China has successfully launched the Shenzhou 12 astronaut It is China's seventh crewed mission to space and the first during the construction of China's space station. It is also the first in nearly five years after the country's last manned mission.

China's state-run Xinhua news agency says the spacecraft, atop a Long March-2F carrier rocket, was launched from the Jiuquan Satellite Launch Center in northwest China's Gobi Desert at 9:22 a.m. (Beijing Time), according to the China Manned Space Agency (CMSA).

About 573 seconds after the launch, Shenzhou-12 separated from the rocket and entered its designated orbit. The Shenzhou-12 crew is in good shape and the launch is a complete success, the CMSA declared.


SPACE.com says the identity of the three Shenzhou 12 crewmembers was announced on Tuesday.  They are all men: astronauts Nie Haisheng, Liu Boming and Tang Hongbo. Nie has flown twice before, on the Shenzhou 6 mission in 2005 and Shenzhou 10 in 2013.  Liu flew on Shenzhou 7 in 2008, and Tang is a spaceflight rookie.

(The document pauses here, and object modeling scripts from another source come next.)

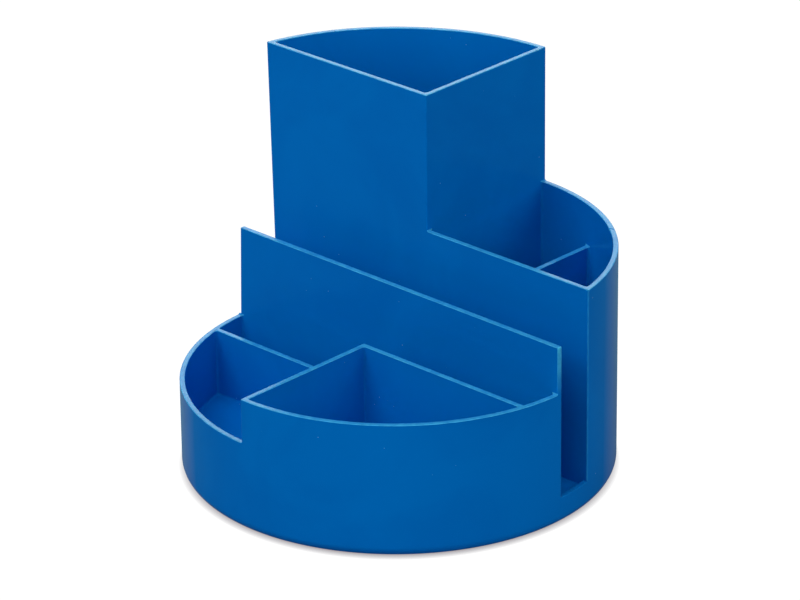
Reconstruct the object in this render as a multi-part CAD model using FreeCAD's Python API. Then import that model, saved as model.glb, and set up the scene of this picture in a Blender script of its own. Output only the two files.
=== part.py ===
import FreeCAD, Part
import os

# Round desk organizer with seven compartments, moulded in one plastic.
# Frame: +Z up, Z = 0 on the table, the vertical axis of the round body at X = Y = 0.
# +X runs along the letter slot, -Y is the low front, +Y the high back with the tower.

Vec = FreeCAD.Vector

# ---- driving dimensions, in millimetres ----
outer_radius = 70.0          # round body
arc_wall = 1.7               # thickness of the curved outer walls
panel_wall = 1.7             # thickness of the flat walls and dividers
letter_panel = 1.8           # thickness of the free-standing letter wall

foot_round = 3.4             # rounded lower outer edge
foot_width = 6.0             # radial width of the ring that the body stands on
floor_underside = 5.8        # depth of the hollow under the floor
floor_thick = 1.8            # thickness of the floor
sill_step = 1.9              # height of the slot's sills above the floor

tray_rim = 30.5              # low rim: clip tray and left arc
cup_rim = 45.5               # front cup and front arc
inner_rim = 61.0             # divider inside the right pot
letter_top = 61.5            # letter wall
pot_rim = 75.5               # right pot
tower_top = 122.0            # pencil tower

slot_front = -0.4            # Y of the letter wall's rear face
slot_width = 13.7            # clear width of the letter slot
pocket_width = 12.4          # clear width of the long pocket in front of the letter wall
tower_side = 0.65            # X of the tower's outer side face
cup_side = -1.0              # X of the front cup's outer side face
inner_divider = 23.4         # X of the left face of the divider in the right pot
letter_setback = 0.8         # the letter wall's left end stands inside the low rim
letter_lean = 0.9            # and leans further in towards its top

# ---- values that follow from them ----
inner_radius = outer_radius - arc_wall
floor_top = floor_underside + floor_thick
sill_top = floor_top + sill_step
slot_rear = slot_front + slot_width
panel_rear = slot_rear + panel_wall
letter_front = slot_front - letter_panel
divider_rear = letter_front - pocket_width
divider_front = divider_rear - panel_wall
cup_side_inner = cup_side + panel_wall
tower_side_inner = tower_side - panel_wall
reach = 2 * outer_radius     # past the body on every side


def disc(radius, low, high):
    """Solid round disc between two heights."""
    return Part.makeCylinder(radius, high - low, Vec(0, 0, low))


def block(x_low, x_high, y_low, y_high, low, high):
    """Upright box between limits along X, Y and Z."""
    return Part.makeBox(x_high - x_low, y_high - y_low, high - low, Vec(x_low, y_low, low))


def arc_piece(x_low, x_high, y_low, y_high, high):
    """Stretch of the curved wall inside a plan rectangle, from the foot ring up to a rim."""
    wall = disc(outer_radius, floor_underside, high).cut(disc(inner_radius, floor_underside, high))
    return wall.common(block(x_low, x_high, y_low, y_high, floor_underside, high))


def divider(x_low, x_high, y_low, y_high, high):
    """Flat wall inside the curved one, from the floor up to its rim."""
    return disc(inner_radius, floor_top, high).common(block(x_low, x_high, y_low, y_high, floor_top, high))


def through_wall(x_low, x_high, y_low, y_high, high):
    """Flat wall that runs out to the round outline, and down onto the foot ring there."""
    upper = disc(outer_radius, floor_top, high).common(block(x_low, x_high, y_low, y_high, floor_top, high))
    lower = arc_piece(x_low, x_high, y_low, y_high, floor_top)
    return upper.fuse(lower.Solids).removeSplitter()


def foot_ring():
    """Ring under the outer wall, hollow inside, with its lower outer edge rounded."""
    outer = disc(outer_radius, 0, floor_underside)
    lower_edges = [edge for edge in outer.Edges if edge.BoundBox.ZMax < 0.01]
    outer = outer.makeFillet(min(foot_round, 0.9 * floor_underside, 0.9 * foot_width), lower_edges)
    return outer.cut(disc(outer_radius - foot_width, 0, floor_underside))


def letter_wall():
    """Free-standing wall in front of the slot; above the low rim its left end leans inwards."""
    wall = through_wall(-reach, reach, letter_front, slot_front, letter_top)
    foot_x = letter_setback - outer_radius
    corners = [Vec(-reach, letter_front - 1, tray_rim), Vec(foot_x, letter_front - 1, tray_rim),
               Vec(foot_x + letter_lean, letter_front - 1, letter_top),
               Vec(-reach, letter_front - 1, letter_top)]
    cut_face = Part.Face(Part.makePolygon(corners + corners[:1]))
    return wall.cut(cut_face.extrude(Vec(0, letter_panel + 2, 0)))


nodes = {
    # base
    "foot_ring": foot_ring(),
    "floor_plate": disc(inner_radius, floor_underside, floor_top),
    # curved outer wall, four heights
    "left_arc_wall": arc_piece(-reach, cup_side, -reach, letter_front, tray_rim),
    "front_arc_wall": arc_piece(cup_side, reach, -reach, letter_front, cup_rim),
    "right_arc_wall": arc_piece(tower_side, reach, panel_rear, reach, pot_rim),
    "tower_arc_wall": arc_piece(-reach, tower_side, panel_rear, reach, tower_top),
    # letter slot: its two sides, and the sill across each of its ends
    "letter_wall": letter_wall(),
    "pot_front_wall": through_wall(tower_side, reach, slot_rear, panel_rear, pot_rim),
    "tower_front_wall": through_wall(-reach, tower_side, slot_rear, panel_rear, tower_top),
    "left_sill": arc_piece(-reach, 0, slot_front, slot_rear, sill_top),
    "right_sill": arc_piece(0, reach, slot_front, slot_rear, sill_top),
    # tower and right pot
    "tower_side_wall": divider(tower_side_inner, tower_side, panel_rear, reach, tower_top),
    "pot_divider": divider(inner_divider, inner_divider + panel_wall, panel_rear, reach, inner_rim),
    # low front
    "cup_side_wall": divider(cup_side, cup_side_inner, -reach, divider_front, cup_rim),
    "cup_rear_wall": divider(cup_side, reach, divider_front, divider_rear, cup_rim),
    "tray_divider": divider(-reach, cup_side, divider_front, divider_rear, tray_rim),
}

os.makedirs("parts", exist_ok=True)
for name, shape in nodes.items():
    solids = shape.Solids
    if not shape.isValid() or len(solids) != 1:
        raise ValueError("%s is not one valid solid" % name)
    solids[0].exportStep("parts/%s.step" % name)
    print("%-18s %8.2f cm3" % (name, solids[0].Volume / 1000))
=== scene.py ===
import math

import bpy
import numpy as np
from mathutils import Matrix, Vector


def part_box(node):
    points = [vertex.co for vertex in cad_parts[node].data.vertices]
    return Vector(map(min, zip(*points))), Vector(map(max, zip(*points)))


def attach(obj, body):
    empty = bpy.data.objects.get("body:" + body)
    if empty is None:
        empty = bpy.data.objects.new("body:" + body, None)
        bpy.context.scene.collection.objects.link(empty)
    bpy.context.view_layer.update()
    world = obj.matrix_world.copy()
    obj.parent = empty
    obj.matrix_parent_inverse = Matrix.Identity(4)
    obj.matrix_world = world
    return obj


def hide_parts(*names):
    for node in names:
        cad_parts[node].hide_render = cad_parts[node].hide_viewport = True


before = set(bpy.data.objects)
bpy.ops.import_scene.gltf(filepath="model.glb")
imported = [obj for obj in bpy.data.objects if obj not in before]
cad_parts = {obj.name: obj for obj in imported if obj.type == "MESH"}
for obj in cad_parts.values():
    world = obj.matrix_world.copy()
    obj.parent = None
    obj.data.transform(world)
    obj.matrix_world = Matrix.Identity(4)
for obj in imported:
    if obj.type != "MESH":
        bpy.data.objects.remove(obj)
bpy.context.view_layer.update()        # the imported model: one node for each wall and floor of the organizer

mm = 0.001
tiny = 1e-6              # two heights this close are the same

# how the moulding is finished where the plain walls of the frame are sharp
moulding = {
    "rimRound": 0.22 * mm,        # rounding along both edges of every rim
    "cornerRound": 0.4 * mm,      # rounding down the free upright corners
    "sharpRound": 0.015 * mm,     # the same corner where it runs flush into a neighbour
    "innerRound": 0.7 * mm,       # hollow rounding where two walls meet inside
    "floorRound": 0.7 * mm,       # hollow rounding where a wall meets the floor
    "rimSweep": 0.6,              # share of innerRound by which a rim rises at a taller wall
    "sweepReach": 3,              # height over which that rise fades in, in innerRounds
    "topShine": 0.4,              # how strong the painted highlight is on a rim's flat top, beside its rounded edges
    "buried": 0.05 * mm,          # how far a wall's end goes past its neighbour's own rounding
    "sunk": 0.2 * mm,             # how far a wall's foot goes below the floor's top
    "pastFloor": 0.2 * mm,        # this far outside the floor plate a wall stands on the foot ring
    "flushStep": 0.1 * mm,        # height over which a corner changes from flush to free
    "arcStep": math.radians(1),   # plan angle of one facet of a curved wall
    "endMargin": 0.6 * mm,        # a straight wall's middle starts and stops this far from its ends
    "endShare": 0.4,              # but never further in than this share of its length
    "cornerSteps": 6,             # facets of an upright corner, an even number
    "rimSteps": 4,                # facets of a rim's quarter round
    "sharpAngle": math.radians(38),   # edges sharper than this are shaded sharp
}


def frameSizes():
    # every main size, read from the boxes and points of the frame's nodes
    low, high = {}, {}
    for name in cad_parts:
        low[name], high[name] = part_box(name)
    ring = meshPoints("foot_ring")
    wall = meshPoints("letter_wall")
    leftTop = wall[np.abs(wall[:, 2] - high["letter_wall"].z) < tiny, 0].min()
    ledge = wall[(np.abs(wall[:, 2] - high["left_arc_wall"].z) < tiny) & (wall[:, 0] < 0), 0].max()
    return {
        "outer": high["foot_ring"].x,
        "inner": high["floor_plate"].x,
        "footInner": np.hypot(ring[:, 0], ring[:, 1]).min(),
        "footRound": high["foot_ring"].x - ring[ring[:, 2] < tiny, 0].max(),
        "floorUnder": low["floor_plate"].z,
        "floorTop": high["floor_plate"].z,
        "sillTop": high["left_sill"].z,
        "trayRim": high["left_arc_wall"].z,
        "cupRim": high["front_arc_wall"].z,
        "dividerRim": high["pot_divider"].z,
        "letterRim": high["letter_wall"].z,
        "potRim": high["right_arc_wall"].z,
        "towerRim": high["tower_arc_wall"].z,
        "slotFront": high["letter_wall"].y,
        "letterFront": low["letter_wall"].y,
        "slotRear": low["pot_front_wall"].y,
        "panelRear": high["pot_front_wall"].y,
        "cupRear": high["cup_rear_wall"].y,
        "cupRearInner": low["cup_rear_wall"].y,
        "cupSide": low["cup_side_wall"].x,
        "cupSideInner": high["cup_side_wall"].x,
        "towerSide": high["tower_side_wall"].x,
        "towerSideInner": low["tower_side_wall"].x,
        "dividerLeft": low["pot_divider"].x,
        "dividerRight": high["pot_divider"].x,
        "letterLedge": ledge,
        "letterLeftTop": leftTop,
    }


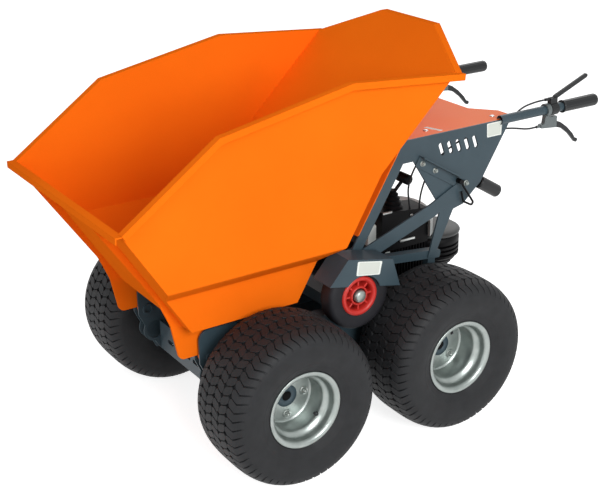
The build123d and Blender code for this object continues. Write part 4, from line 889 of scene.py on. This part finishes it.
# Area lamps in metres and watts, as name, place, size and power.
LAMPS = (
    ("key", (1.2, 5.4, 3.05), 2.6, 258.0),
    ("front", (5.0, 1.6, 1.8), 2.4, 34.0),
    ("rim", (-3.6, -2.6, 3.4), 2.2, 30.0),
)
LAMP_TARGET = Vector((0.0, 0.0, 0.55))


def seen(tree):
    """1 for rays from the camera, straight or off a glossy or clear surface, and 0 for the others."""
    path = tree.nodes.new("ShaderNodeLightPath")
    total = path.outputs["Is Camera Ray"]
    for kind in ("Is Glossy Ray", "Is Transmission Ray"):
        larger = tree.nodes.new("ShaderNodeMath")
        larger.operation = "MAXIMUM"
        tree.links.new(total, larger.inputs[0])
        tree.links.new(path.outputs[kind], larger.inputs[1])
        total = larger.outputs[0]
    return total


def make_stage():
    """Pale floor and world, white to the camera and with the object's shadow."""
    mesh = bpy.data.meshes.new("floor")
    half = FLOOR_SIZE / 2
    corners = [(-half, -half, 0), (half, -half, 0), (half, half, 0), (-half, half, 0)]
    mesh.from_pydata(corners, [], [(0, 1, 2, 3)])
    floor = bpy.data.objects.new("floor", mesh)
    bpy.context.scene.collection.objects.link(floor)
    material, tree, shader = new_shader("floor", (225, 225, 225), 0.9, Specular_IOR_Level=0.0)
    shader.inputs["Emission Color"].default_value = WHITE
    tree.links.new(spread(tree, seen(tree), 0.0, FLOOR_GLOW), shader.inputs["Emission Strength"])
    mesh.materials.append(material)

    world = bpy.data.worlds.new("world")
    bpy.context.scene.world = world
    world.use_nodes = True
    tree = world.node_tree
    sky = tree.nodes["Background"]
    sky.inputs["Color"].default_value = WHITE
    tree.links.new(spread(tree, seen(tree), SKY_LIGHT, 1.0), sky.inputs["Strength"])


def make_lamps():
    for name, place, size, watts in LAMPS:
        data = bpy.data.lights.new(name, "AREA")
        data.size = size
        data.energy = watts
        lamp = bpy.data.objects.new(name, data)
        lamp.location = place
        lamp.rotation_euler = (LAMP_TARGET - Vector(place)).to_track_quat("-Z", "Y").to_euler()
        bpy.context.scene.collection.objects.link(lamp)


bpy.context.scene.view_settings.view_transform = "Standard"
make_camera()
make_stage()
make_lamps()
finish_nodes()
make_tyres()
make_rims()
make_rollers()
make_grips()
make_fasteners()
make_labels()
make_engine_details()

The most recent Chinese crewed spaceflight, Shenzhou 11, was launched in October 2016. That mission carried three astronauts to the Tiangong 2 space lab, a prototype precursor of the new station, for a one-month stay.

The Shenzhou 12 crew, by contrast, will spend three months aboard Tianhe, which launched to low Earth orbit on April 28.  Though the module has been aloft for less than two months, it has already received a robotic visitor — the Tianzhou 2 cargo craft, which delivered 6.6 tons of supplies to the core module late last month.

The Shenzhou-12 spaceship will conduct a fast autonomous rendezvous and docking with the in-orbit space station core module Tianhe, forming a complex with Tianhe and the cargo craft Tianzhou-2. The astronauts will be stationed in the core module.  The Shenzhou-12 crew is expected to complete four major tasks in orbit. 

Xinhua notes that after the five launch missions this year, China plans to have six more missions, including the launch of the Wentian and Mengtian lab modules, two cargo spacecraft and two crewed spaceships, in 2022 to complete the construction of the space station.